Popular technology stocks have recently staged a rebound. But segmented money flows show the rally is suspect.
Let’s examine the issue with the help of a chart.
Please click here for a chart showing money flows in 11 popular tech stocks. Due to the popularity of these stocks, it makes sense to look at them in addition to Dow Jones Industrial Average DJIA and broad-based ETFs such as S&P 500 ETF SPY, Nasdaq 100 ETF QQQ and small-cap ETF IWM. Please note the following:
• Momo (momentum) crowd money flows are extremely positive in the stock of AMD AMD and positive in Intel INTC.
• Momo crowd money flows are very positive in the stocks of Facebook FB, AAPL, Amazon AMZN and Netflix NFLX.

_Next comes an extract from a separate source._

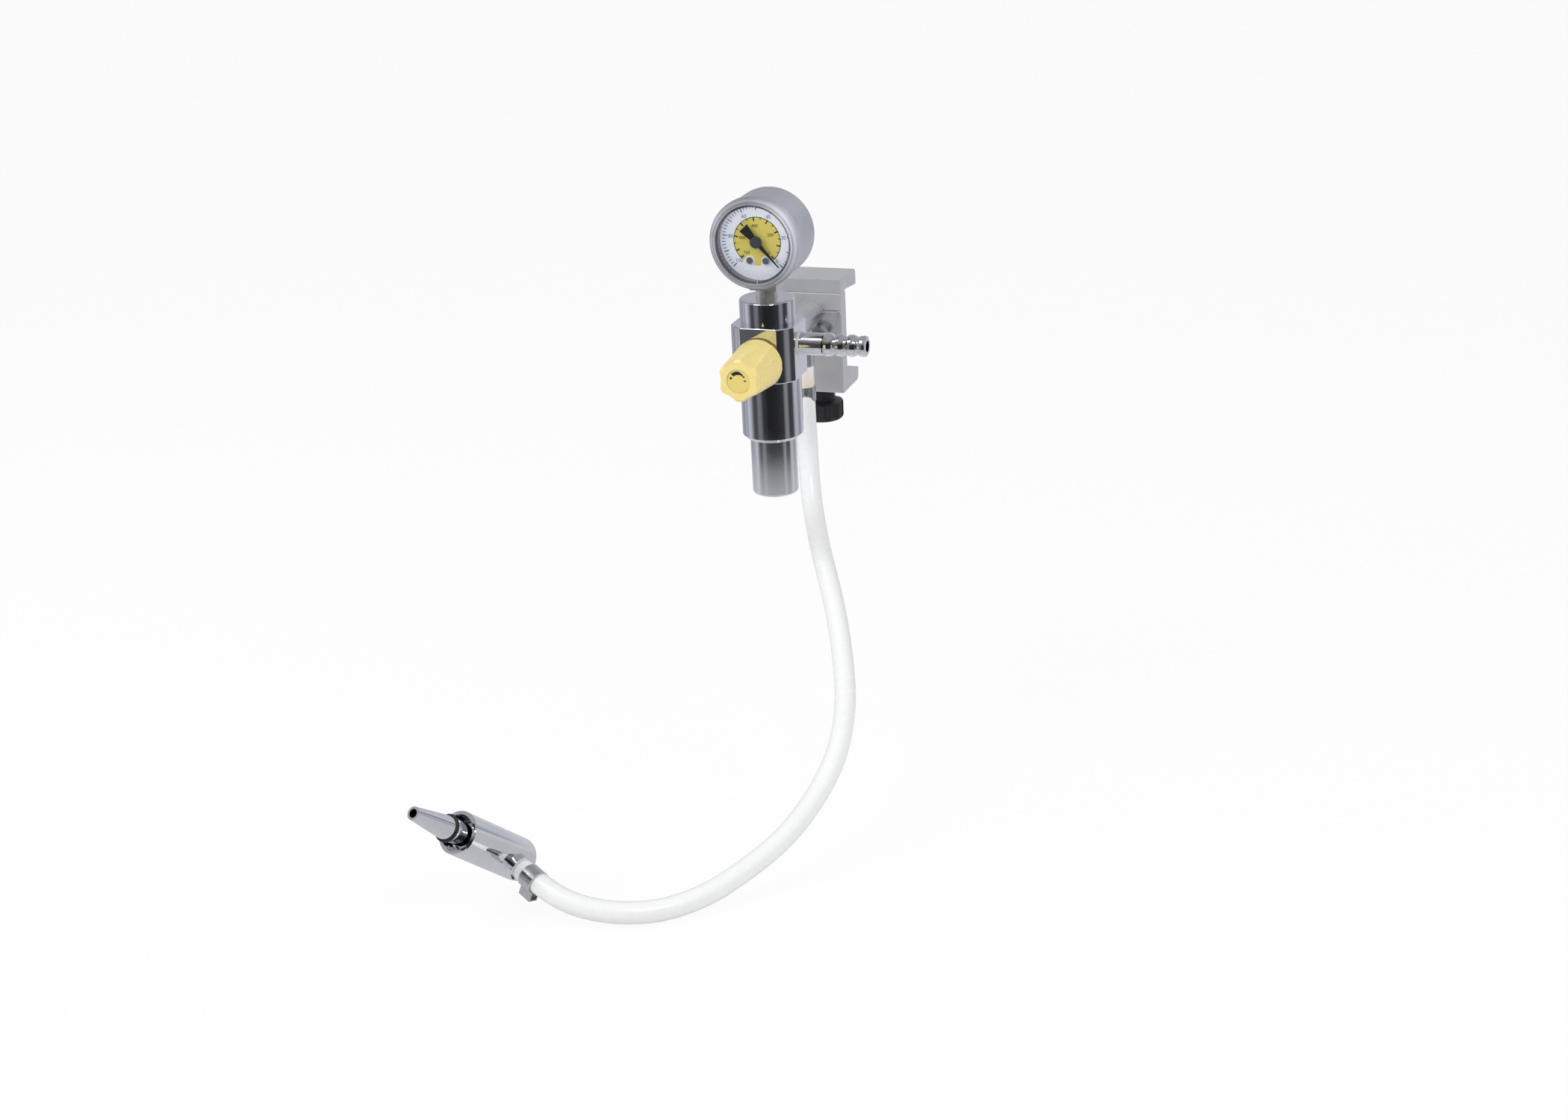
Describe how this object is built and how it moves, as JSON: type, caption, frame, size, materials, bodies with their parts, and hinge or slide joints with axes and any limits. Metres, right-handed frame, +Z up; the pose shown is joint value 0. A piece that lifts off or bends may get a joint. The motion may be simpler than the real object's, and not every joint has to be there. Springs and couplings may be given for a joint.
{
  "type": "vacuum regulator",
  "caption": "Rail-mounted medical vacuum regulator with dial gauge, fluted control knob, side outlet barb, rail clamp and a hose that ends in a wall probe.",
  "frame": {"origin": "middle of the rail clamp's inner front wall, where the front face of the wall rail lies", "axes": "+Z up, the user stands on the -Y side and sees the dial, the rail and the wall are on the +Y side, the outlet barb points along +X"},
  "size_m": [0.1465, 0.2864, 0.2759],
  "materials": {
    "chrome": "polished",
    "satin_steel": "satin",
    "aluminium": "satin anodised",
    "brass": "turned",
    "steel": "plated",
    "clear_plastic": "clear",
    "dial_white": "matte",
    "pointer_grey": "satin",
    "yellow_plastic": "satin moulded",
    "black_plastic": "moulded",
    "black_rubber": "matte",
    "nylon": "natural",
    "felt": "felt",
    "sintered_bronze": "sintered",
    "clear_hose": "translucent"
  },
  "bodies": {
    "regulator": {"valve_block": "chrome", "cap": "chrome", "upper_barrel": "chrome", "lower_barrel": "chrome", "mount_hub": "chrome", "outlet_barb": "chrome", "probe_body": "chrome", "probe_tail": "chrome", "probe_nipple": "chrome", "gauge_case": "satin_steel", "gauge_socket": "brass", "gauge_window": "clear_plastic", "gauge_dial": "dial_white", "dial_screws": "steel", "movement_frame": "brass", "bourdon_tube": "brass", "tip_link": "brass", "gauge_washer": "nylon", "gauge_snubber": "brass", "cap_o_ring": "black_rubber", "barrel_o_ring": "black_rubber", "limiter_o_ring": "black_rubber", "hub_o_ring": "black_rubber", "spindle_o_ring": "black_rubber", "probe_o_ring": "black_rubber", "air_filter": "felt", "probe_filter": "sintered_bronze", "limiter_seat": "brass", "limiter_spring": "steel", "valve_seat": "nylon", "guide_pin": "steel", "gland_nut": "brass", "outlet_washer": "nylon", "hub_screws": "steel", "rail_clamp": "aluminium", "inlet_barb": "brass", "upper_hose_band": "steel", "lower_hose_band": "steel", "hose": "clear_hose"},
    "knob": {"control_knob": "yellow_plastic", "knob_insert": "yellow_plastic", "knob_screw": "steel", "spindle": "brass"},
    "needle": {"needle": "brass"},
    "limiter": {"limiter_poppet": "brass", "poppet_seal": "black_rubber", "spring_nut": "brass"},
    "sector": {"sector_gear": "brass"},
    "pointer": {"gauge_pointer": "pointer_grey", "pinion_arbor": "brass"},
    "pad": {"pressure_pad": "steel"},
    "thumb_screw": {"clamp_stud": "steel", "thumb_knob": "black_plastic"}
  },
  "joints": [
    {"name": "knob_turn", "type": "hinge", "parent": "regulator", "child": "knob", "pos_m": [0, -0.0676, 0.0059], "axis": [0, -1, 0], "range_deg": [0, 540]},
    {"name": "needle_slide", "type": "slide", "parent": "regulator", "child": "needle", "axis": [0, -1, 0], "range_m": [0, 0.0012]},
    {"name": "limiter_lift", "type": "slide", "parent": "regulator", "child": "limiter", "axis": [0, 0, 1], "range_m": [0, 0.0008], "stiffness_N_per_m": 500, "springref_m": -0.0025, "deforming": ["limiter_spring"]},
    {"name": "sector_turn", "type": "hinge", "parent": "regulator", "child": "sector", "pos_m": [-0.0086, -0.0676, 0.05674], "axis": [0, 1, 0], "range_deg": [0, 45], "stiffness_Nm_per_rad": 0.005},
    {"name": "pointer_turn", "type": "hinge", "parent": "regulator", "child": "pointer", "pos_m": [0, -0.0676, 0.0597], "axis": [0, -1, 0], "range_deg": [0, 270]},
    {"name": "pad_slide", "type": "slide", "parent": "regulator", "child": "pad", "axis": [0, 0, -1], "range_m": [0, 0.0097]},
    {"name": "thumb_turn", "type": "hinge", "parent": "pad", "child": "thumb_screw", "pos_m": [0, 0.0062, -0.02], "axis": [0, 0, -1], "range_deg": [0, 2793.6]}
  ],
  "couplings": [
    {"joint": "needle_slide", "follows": "knob_turn", "m_per_rad": 0.00012732},
    {"joint": "pointer_turn", "follows": "sector_turn", "ratio": 6},
    {"joint": "thumb_turn", "follows": "pad_slide", "rad_per_m": 5026.5}
  ]
}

• Momo crowd money flows are positive in the stocks of Google GOOG, GOOGL, Microsoft MSFT, Nvidia NVDA, Alibaba BABA and Tesla TSLA.
• In addition to Intel, smart money flows are mildly positive in Facebook and Google.
• Smart money flows in Netflix stock are mildly negative.
• Smart money flows in other popular tech stocks are neutral.
The total of the foregoing is that this rally is mostly momentum-driven. The momo crowd buys simply because those stocks are going up.
The chart shows that short squeeze money flows range from positive to extremely positive in 10 of the 11 popular tech stocks. The momo crowd buying has led to a short squeeze.
In a short squeeze, short sellers are either compelled or feel compelled to buy to cover stock. Buying to cover by short sellers is further exaggerating the moves up.